The skepticism I usually hold for these rallies is tempered by the source of the money. Unlike the retail-driven cycles of 2017 or the wash-trading of 2021, this looks like real demand. It is the kind of boring, persistent buying that builds a floor for the market. As an editor and a founder, I’d rather see a thousand days of $100 million inflows than one day of $5 billion followed by a crash.

The Shift in Liquidity Dynamics

One thing we have to track is where this money is coming from. It isn't just one fund; the inflows are distributed across several of the major issuers. This competition among providers like BlackRock and Fidelity is good for the ecosystem.
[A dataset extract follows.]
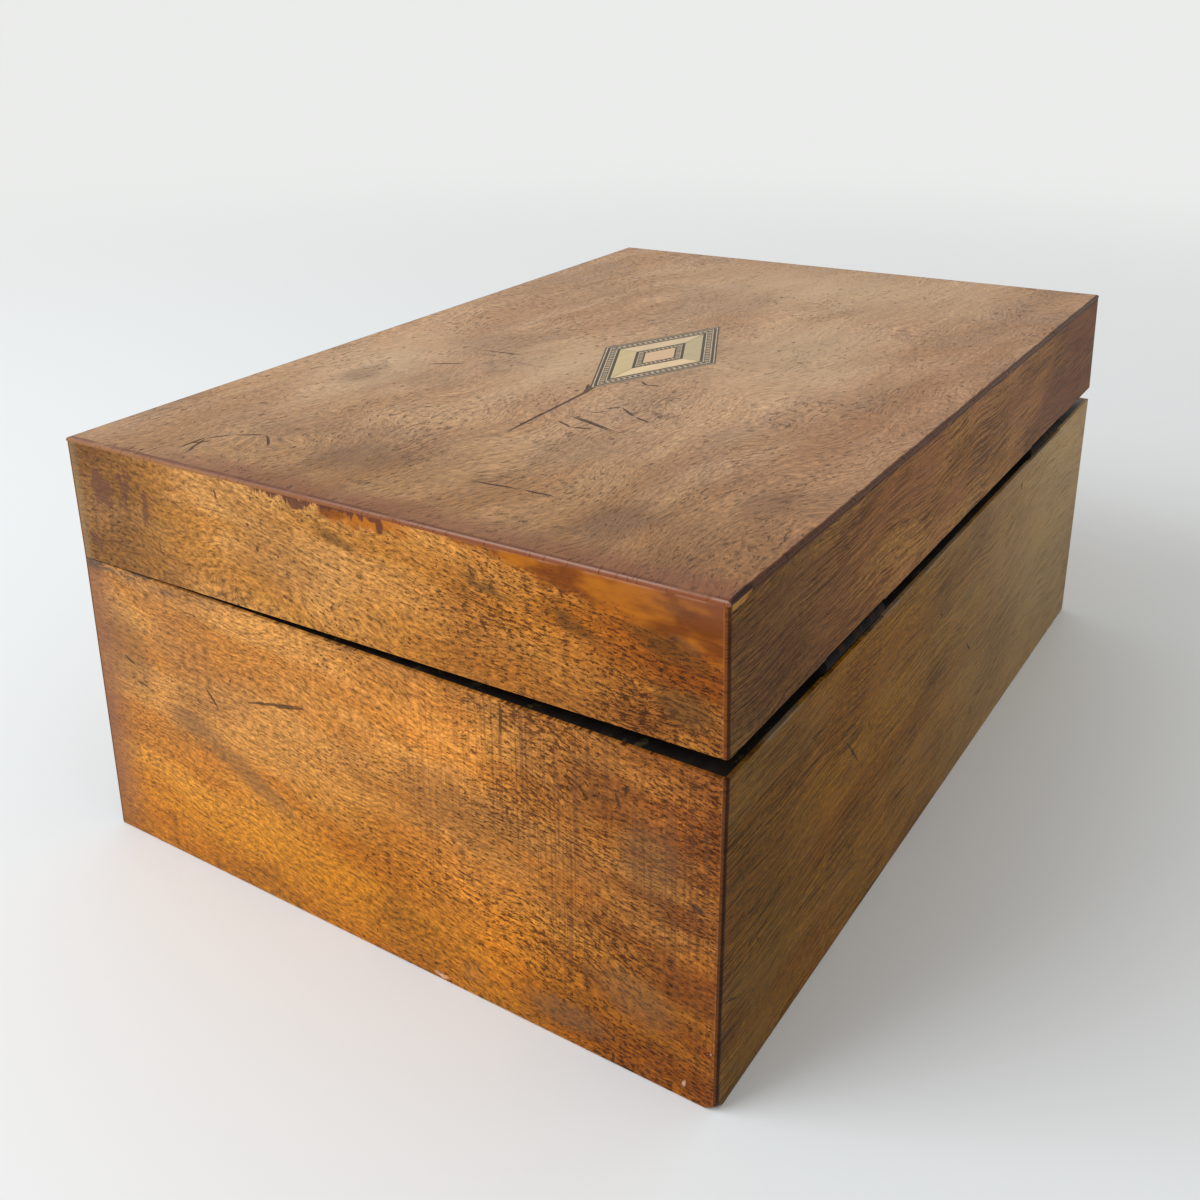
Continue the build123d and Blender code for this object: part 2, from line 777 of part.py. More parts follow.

It keeps fees low and forces these giants to educate their massive client bases about what Bitcoin actually is. That education is a service that the crypto industry couldn't have afforded on its own.

The real signal isn't the price of Bitcoin today; it is the persistence of the buyers who have the longest time horizons.

If you are frustrated by the slow pace of crypto adoption, look at these ETF numbers again. We are essentially watching the re-wiring of the global financial system in real-time. It doesn’t happen overnight, and it doesn't happen without setbacks. But a $368 million injection during a period of price uncertainty is a strong vote of confidence in the underlying technology and the asset’s longevity.

A Cautionary Note on Volatility

Despite the positive streak, we have to stay grounded. Inflows can turn into outflows just as quickly. The difference now is that we have a public ledger of institutional sentiment. We can see exactly when the "smart money" starts to get cold feet. My advice to anyone leading a team in this space is to ignore the daily inflow charts and focus on the six-month trend. The trend right now says the floor is much higher than it was a year ago.

Don't be fooled by the noise. The ETF streak is a tool for understanding sentiment, not a magic wand for your valuation. Keep your head down, keep shipping, and recognize that the macro environment is finally starting to align with the vision we’ve been talking about for years. The liquidity is here; the question is whether you are building something worth investing in.